Tuesday, April 24, 2018

Sherwin-Williams Peer and Co-Worker Relationships

1. Peer Relationship
I work with a few people at Sherwin-Williams and the relatively few workers means that you get to know each other fairly well and have a more personal, less uptight and rigid dynamic on a daily basis that allows for more open conversation. At my store, I would have to consider my co-worker Sarah as my greatest workplace proximity associate and would consider us to have a collegial peer relationship. Collegial peer relationships are characterized by moderate levels of trust, self-disclosure, emotional support, and friendship, most of which I would say our relationship has. We demonstrate a decent level of trust between one another simply by trusting the others work and flowing better together as well as being able to gossip and discuss work and personal issues openly. Additionally, we have a good sense of friendship in our ability to be relaxed and joke around with each other on serious issues, and our lack of socializing outside of work is the only real barrier we face to having a special peer relationship.

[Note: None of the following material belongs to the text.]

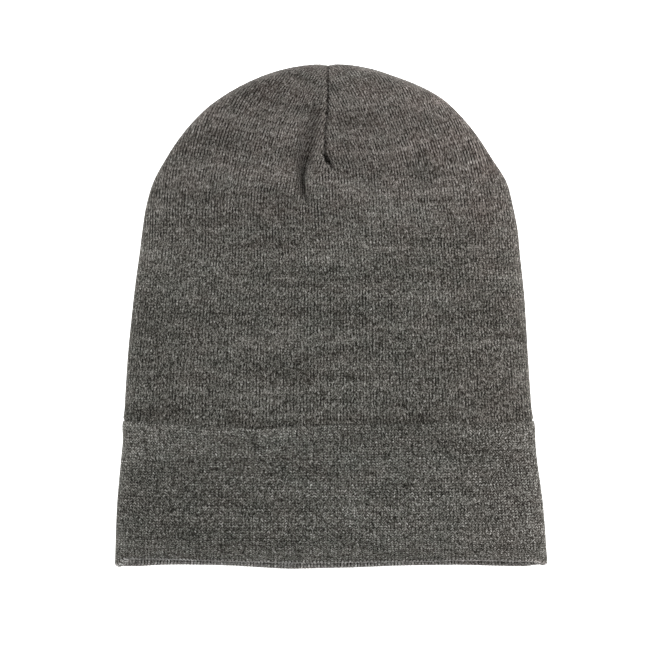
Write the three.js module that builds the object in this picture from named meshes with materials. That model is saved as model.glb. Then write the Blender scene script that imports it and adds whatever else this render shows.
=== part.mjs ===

2. Elements affecting Relaltionships
Of the four elements discussed in chapter 11 that affect peer relationships, I believe just about any two people could see how most if not all of these elements come into play in their relationship.

Proxemics - Close proximity in the workplace has absolutely affected my relationship with my collegial peer, simply in that we often use to work many shifts together by ourselves giving us a lot of time and opportunity to openly socialize without other people around. As our shifts together have lessened to almost none, there can be perceived distance growing between us  until we can have more time to socialize again.

Similarity - This category has come into play more than I would have ever guessed. I believe we have many similarities and tastes on different topics, music, political debates, work issues, and so on, but even more so in casual conversation. It is rare to meet someone with whom you gradually talk with throughout the day and have fun during casual conversations because you both simply get what the others saying and have something interesting or funny to say back.

Relational Balance - This element I'm sure has some affect on my interactions with Sarah, but it is a category that is hard to identify. For instance, our balance may dictate that she needs a workplace friend more than I do, but the only way I could really know that is by directly asking her or noticing some imbalance as to which one of us starts a conversation or texts the other outside of work more often. Even if I perceive this imbalance as existing, I then still cant definitively say that its caused by her greater need for a friend. With all that being said, I do not believe there is any imbalance in our relationship and that we maintain a symmetrical dynamic between us.

Personal Needs - It is difficult for me to say what Sarah may have for personal needs in our workplace relationship, but my guess is that it would be similar to my own personal needs. I seek workplace relationships to have someone to ask questions of, to casually talk with, and to gossip about work and life issues. In some sense my personal needs are rather selfish ends, without a desire for new friendships really being among them. However, I don't think this has had any adverse affects on our relationship as I'm certain that she has the same needs to at least some degree. In book terms, my needs mainly stem from inclusion but may include some elements of control as I see these relationships as a source of information as well. There may be some needs for affection on her side, I am uncertain, but I have tendencies to be rather distant in emotional situations and therefore do not seek affection in new relationships often which is likely a big factor that prevents further developing this and other relationships.

3. Dark Side of Peer Relationships
The dark side of peer relationships can often be seen in work environments, though it may not always be easy to realize at first until you come to better understand your co-workers and their motivations.

The greatest misuse of the peer relationships I can think of would stem from our assistant manager in her co-dependency use of relationships with the rest of us. Though she will never admit it, she has a strong sense of superiority and believes she knows better than everyone else, which becomes evident in her constant interrupting of your helping a customer to butt in and say something completely irrelevant or that the person had already covered, usually confusing and angering the customer. However, in her mind she thinks shes just correcting you from not saying or presenting a piece of information exactly the way she would do it which is the best way in her mind. She takes this further by then relying on all of us to finish her work and responsibilities she cant live up to because she just "has too many other things to handle" or "has been working so hard all week" and other lame excuses. In this sense, she is completely co-dependent on her relationships with us to pick up her slack and keep the store running, but also as scapegoats for the blame should anything serious go wrong.

There is some level of support working against the person here too, in that our assistant manager will on rare occasions talk up Sarah to customers or others in the heat of the moment. In this sense Sarah is using her relationship with our assistant to further her own advancement in the company by simply nodding and agreeing with things such as taking on the assistants responsibilities so that eventually the higher managers see how incompetent she is and let Sarah take her place. This is actually her admitted plan, to simply allow our assistant to think their friends or at least okay with each other and do whatever ridiculous things she asks so she can eventually go talk to the district managers and prove that shes doing almost half of the assistant responsibilities already so that hey will hire her and fire or at least move the current assistant manager to another store.